BOOK-TO-BILL RATIO FALLS TO 0.94 AND RECESSION INTO FIRST QUARTER 1990 SEEN

By CBR Staff Writer

The ever-bullish Semiconductor Industry Association seems to think it its duty to be as upbeat as possible about the industry at all times, so that instead of coming right out and saying that the one indicator it has educated everyone to watch, the book-to-bill ratio, fell to 0.94 in August, its lowest since last October, it spends 17 lines saying that shipments in August were a record. Shipments will of course have already figured as orders in the figures for earlier months of the year.
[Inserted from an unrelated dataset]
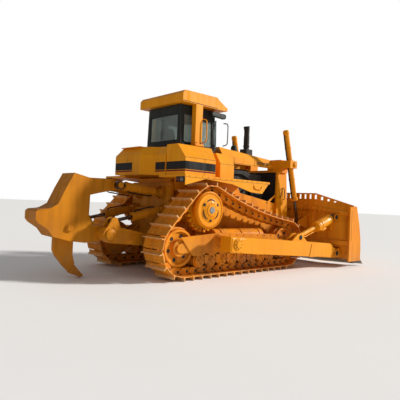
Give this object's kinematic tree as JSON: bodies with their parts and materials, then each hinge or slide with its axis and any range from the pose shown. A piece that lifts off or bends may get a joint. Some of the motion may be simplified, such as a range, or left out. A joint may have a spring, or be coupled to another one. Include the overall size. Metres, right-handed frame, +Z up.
{
  "type": "bulldozer",
  "caption": "Large crawler tractor with a raised rear drive sprocket, closed cab, semi-U blade on outside push arms and a single-shank parallelogram ripper.",
  "frame": {"origin": "centre of the machine's bounding box, on the ground under the track grousers", "axes": "+X forward to the blade, +Y to the machine's left, +Z up"},
  "size_m": [8.4901, 4.314, 3.97],
  "materials": {
    "yellow_paint": "satin enamel, a little dusty",
    "track_paint": "matt, worn on the running faces",
    "dark_paint": "satin black",
    "dark_cast": "oily, dark",
    "cab_trim": "matt",
    "cab_glass": "clear, tinted green",
    "chrome_rod": "polished",
    "edge_steel": "worn bare steel"
  },
  "bodies": {
    "tractor": {"cab_console": "cab_trim", "cab_shell": "dark_paint", "engine": "dark_cast", "exhaust_stack": "dark_paint", "fender_left": "yellow_paint", "fender_right": "yellow_paint", "front_box_right": "yellow_paint", "front_idler_left": "track_paint", "front_idler_right": "track_paint", "hood": "yellow_paint", "main_frame": "yellow_paint", "quarter_window_left": "cab_glass", "quarter_window_right": "cab_glass", "radiator_core": "dark_cast", "radiator_grille": "dark_paint", "radiator_guard": "yellow_paint", "rear_idler_left": "track_paint", "rear_idler_right": "track_paint", "rear_tank": "yellow_paint", "rear_window": "cab_glass", "ripper_mount": "yellow_paint", "rops": "yellow_paint", "seat": "cab_trim", "side_tank_left": "yellow_paint", "side_tank_right": "yellow_paint", "sprocket_left": "yellow_paint", "sprocket_right": "yellow_paint", "track_frame_left": "yellow_paint", "track_frame_right": "yellow_paint", "track_left": "track_paint", "track_right": "track_paint", "windshield": "cab_glass"},
    "push_arms": {"push_arm_left": "yellow_paint", "push_arm_right": "yellow_paint"},
    "blade": {"blade": "yellow_paint", "cutting_edge": "edge_steel", "spill_guard": "yellow_paint"},
    "lift_barrels": {"lift_barrel_left": "yellow_paint", "lift_barrel_right": "yellow_paint"},
    "lift_rods": {"lift_rod_left": "chrome_rod", "lift_rod_right": "chrome_rod"},
    "tilt_barrels": {"tilt_barrel_left": "yellow_paint", "tilt_barrel_right": "yellow_paint"},
    "tilt_rods": {"tilt_rod_left": "chrome_rod", "tilt_rod_right": "chrome_rod"},
    "door_left": {"door_left": "dark_paint", "door_left_glass": "cab_glass"},
    "door_right": {"door_right": "dark_paint", "door_right_glass": "cab_glass"},
    "ripper_link": {"ripper_link": "yellow_paint"},
    "ripper_pin": {"ripper_pin": "chrome_rod"},
    "ripper_carrier": {"ripper_carrier": "yellow_paint", "ripper_shank": "yellow_paint"},
    "ripper_lift_barrels": {"ripper_lift_barrels": "yellow_paint"},
    "ripper_lift_rods": {"ripper_lift_rod_left": "chrome_rod", "ripper_lift_rod_right": "chrome_rod"},
    "ripper_tilt_barrels": {"ripper_tilt_barrels": "yellow_paint"},
    "ripper_tilt_rods": {"ripper_tilt_rod_left": "chrome_rod", "ripper_tilt_rod_right": "chrome_rod"}
  },
  "joints": [
    {"name": "blade_lift", "type": "hinge", "parent": "tractor", "child": "push_arms", "pos_m": [-0.75, 0, 0.74], "axis": [0, -1, 0], "range_deg": [-8, 8.5]},
    {"name": "blade_pitch", "type": "hinge", "parent": "push_arms", "child": "blade", "pos_m": [3.25, 0, 0.36], "axis": [0, -1, 0], "range_deg": [-5, 5]},
    {"name": "lift_barrel_swing", "type": "hinge", "parent": "tractor", "child": "lift_barrels", "pos_m": [2.32, 0, 2.67], "axis": [0, -1, 0], "range_deg": [-3.2, 3.2]},
    {"name": "lift_rod_slide", "type": "slide", "parent": "lift_barrels", "child": "lift_rods", "axis": [0.2747, 0, -0.9615], "range_m": [-0.53, 0.5]},
    {"name": "tilt_barrel_swing", "type": "hinge", "parent": "push_arms", "child": "tilt_barrels", "pos_m": [1.57, 0, 0.82], "axis": [0, -1, 0], "range_deg": [-1, 1]},
    {"name": "tilt_rod_slide", "type": "slide", "parent": "tilt_barrels", "child": "tilt_rods", "axis": [0.957, 0, 0.29], "range_m": [-0.085, 0.085]},
    {"name": "ripper_lift", "type": "hinge", "parent": "tractor", "child": "ripper_link", "pos_m": [-1.89, 0, 0.73], "axis": [0, 1, 0], "range_deg": [-42, 25]},
    {"name": "ripper_parallel", "type": "hinge", "parent": "ripper_link", "child": "ripper_pin", "pos_m": [-2.95, 0, 0.88], "axis": [0, 1, 0], "range_deg": [-26, 43]},
    {"name": "ripper_pitch", "type": "hinge", "parent": "ripper_pin", "child": "ripper_carrier", "pos_m": [-2.95, 0, 0.88], "axis": [0, -1, 0], "range_deg": [0, 22]},
    {"name": "ripper_lift_barrel_swing", "type": "hinge", "parent": "tractor", "child": "ripper_lift_barrels", "pos_m": [-1.67, 0, 1.37], "axis": [0, 1, 0], "range_deg": [-31, 19]},
    {"name": "ripper_lift_rod_slide", "type": "slide", "parent": "ripper_lift_barrels", "child": "ripper_lift_rods", "axis": [-0.9806, 0, -0.1961], "range_m": [-0.23, 0.38]},
    {"name": "ripper_tilt_barrel_swing", "type": "hinge", "parent": "tractor", "child": "ripper_tilt_barrels", "pos_m": [-1.67, 0, 1.74], "axis": [0, 1, 0], "range_deg": [-46, 28]},
    {"name": "ripper_tilt_rod_slide", "type": "slide", "parent": "ripper_tilt_barrels", "child": "ripper_tilt_rods", "axis": [-0.995, 0, 0.0995], "range_m": [0, 0.39]},
    {"name": "door_left_hinge", "type": "hinge", "parent": "tractor", "child": "door_left", "pos_m": [-0.292, 0.61786, 2.74], "axis": [0, 0, -1], "range_deg": [0, 90]},
    {"name": "door_right_hinge", "type": "hinge", "parent": "tractor", "child": "door_right", "pos_m": [-0.292, -0.61786, 2.74], "axis": [0, 0, 1], "range_deg": [0, 90]}
  ],
  "couplings": [
    {"joint": "lift_barrel_swing", "follows": "blade_lift", "ratio": 0.35},
    {"joint": "lift_rod_slide", "follows": "blade_lift", "m_per_rad": -3.48},
    {"joint": "tilt_barrel_swing", "follows": "blade_pitch", "ratio": 0.145},
    {"joint": "tilt_rod_slide", "follows": "blade_pitch", "m_per_rad": -0.927},
    {"joint": "ripper_parallel", "follows": "ripper_lift", "ratio": -1},
    {"joint": "ripper_lift_barrel_swing", "follows": "ripper_lift", "ratio": 0.7},
    {"joint": "ripper_lift_rod_slide", "follows": "ripper_lift", "m_per_rad": -0.5},
    {"joint": "ripper_tilt_barrel_swing", "follows": "ripper_lift", "ratio": 1.05},
    {"joint": "ripper_tilt_rod_slide", "follows": "ripper_pitch", "m_per_rad": 0.98}
  ]
}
The August figure for shipments to the US market was 15.3% up on the July figure, reaching $1,239.4m but only 0.5% up on the May figure, and only 6.6% up on the figure for a year ago. Average monthly orders for the three-month period to August were $1155.4m, 3.0% down on the July figure, 9.6% down on May and 3.9% down on the relevant figure for a year ago. The June book-to-bill figure has been revised downwards to 0.98 from the 0.99 reported in July. All of which leaves chip industry guru Moshe Handelsman to strengthen his warning of tougher times to come in tyhe chip industry. In each of the past four years, orders have turned up after the usually slow summer quarter but This year will be different, declares Dr Handelsman, who is president of Advanced Forecasting. My analyses show that IC orders in 1989 will repeat 1984’s pattern by continuing to decline during the last quarter of the year. It is the first time since 1985 that our orders forecast does not turn up in November, he notes. This time I predict orders to hover around the $950m mark he says, implying a drop of 15% on the peak reached in April this year. Based on the quantitative forecasting models we use, which employ only numeric data on economic factors and do not rely on information from the field, I expect orders decline to continue and generate a trough in the first quarter of 1990, he says. His one bright note is that his computer end-equipment leading indicator has continued to turn up during the past few months, in a pattern similar to the one it made in 1985 which announced the end of that recession.